FRIENDS WITH BENEFITS - Worth A Ticket: Almost Great
For about an hour, as you watch his new FRIENDS WITH BENEFITS, you could be forgiven for thinking that writer-director Will Gluck is the future of Hollywood romantic comedy. Gluck came out of TV with the very underrated Fired Up, about a pair of college guys who dress up as female cheerleaders to get girls (I'm serious--watch it on video), and then he had his break-out with last year's terrific Easy A. Friends With Benefits seems to be well on its way to building on this with an unusually smart, funny romance--until it isn't.
As everyone knows by now, Friends shares its premise with No Strings Attached, the very lame comedy that rode Natalie Portman's concurrent Black Swan stardom to a $71M gross ($148M worldwide) earlier this year. In both, a couple that isn't romantically involved decides for the sake of convenience to get together for sex, with the idea that they'll be able to keep it separate from any emotional entanglement. Of course, in both cases that's not the way it plays out.
The dreary thing--OK, one of the dreary things--about Strings was that it never really honored its own premise: from the start, it was clear that Ashton Kutcher's character had a puppydog crush on Portman's, so the story became a matter of waiting for Portman to be willing to accept emotional commitment and open herself to Kutcher's love. The script had to come up with psychological issues for Portman to triumph over, and there was hardly any fun to be had in the movie at all. (Not to mention that it was almost stubbornly devoid of laughs.)
Friends With Benefits, in contrast, delivers on its initial idea.
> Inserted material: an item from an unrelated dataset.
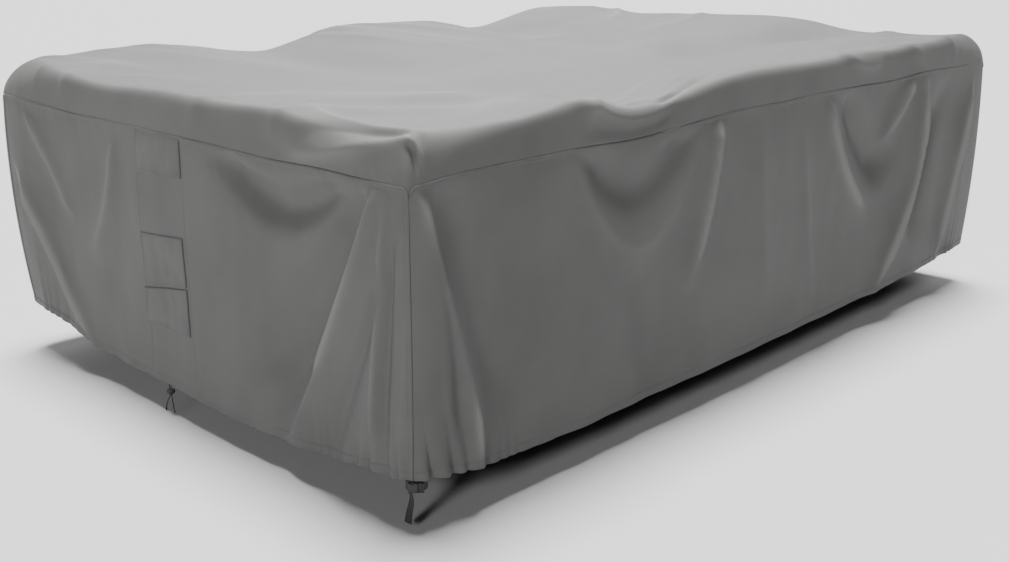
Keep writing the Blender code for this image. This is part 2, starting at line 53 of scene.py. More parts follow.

Dylan (Justin Timberlake) is a magazine designer from LA headhunted for a NY job by Jamie (Mila Kunis). He's new in town, they're both busy people who've recently been dumped, and they strike up a friendship--then decide that the sensible thing to do is add purely physical sex to the equation, since neither wants to be in a real relationship. Of course, even while they're denouncing the cliches of romantic comedy (Kunis has a great bit attacking Katherine Heigl movies, and there's even a film-within-the-film that features Jason Segal and Rashida Jones), the two of them are falling for each other, and it doesn't take a prophet to figure out where it's going to end up. What makes Friends work for quite a while is the very quirky, genial, appealing script by Gluck, Keith Merryman and David A. Newman, which has the kind of old-fashioned snappy banter that nowadays is rare outside of an Aaron Sorkin project.
It also helps that Timberlake and Kunis actually seem to like each other, and they have real screen chemistry together; it's a relief to watch a big-screen romance where neither of the characters is an idiot, a doofus or a selfish creep with a heart of gold. Timberlake's been kicking around with his film career for several years now, and he was excellent in The Social Network, but Friends is his first genuine leading man role, and he handles it like a veteran, smoothly hitting all the laughs and carrying off the more dramatic moments. Kunis, too, has been on the brink of breaking out since she moved over from TV, and she makes a hugely appealing, sexy and often hilarious lead. Gluck is a casting whiz, and like Easy A, Friends is also loaded with fabulous supporting actors: Woody Harrelson, Andy Samberg, Richard Jenkins, Jenna Elfman, and Easy A's own Emma Stone and Patricia Clarkson all make appearances.
So how does it all go wrong? Gluck and his co-writers can't manage to stick the landing. After being intelligent and witty and charming for more than an hour, easily convincing us that these two smart people would ultimately figure out that they're made for each other and fall into each other's arms, the script invents melodramatic and unnecessary plot turns to push them together, then break them up, and of course reunite them. The last reel is cluttered with "call-backs" that repeat scenes and motifs from earlier in the movie in a grindingly obvious way. Jenkins is forced to more or less replay his role from Dear John, as the movie recycles one of the lousiest recent movie cliches: the Alzheimer's patient who manages to reach lucidity just long enough to impart some parental wisdom. Timberlake and Kunis suddenly act in ways inconsistent with their behavior earlier in the movie, just to keep the plot's wheels turning. By pandering to exactly the same rom-com conventions they ridiculed earlier, Gluck and his team drive their project straight into a wall.
It's sad to watch, because once you're on a movie's side, the last thing you want is to have the filmmakers wrench it away. And even with its missteps, Friends With Benefits is still worth seeing, the first two-thirds are the most likable comedy of the summer. It's jsut that when things get bogged down, you might want to consider checking out the next auditorium at the multiplex and watching the giant robots destroy Chicago; it's less painful than watching Friends With Benefits destroy itself.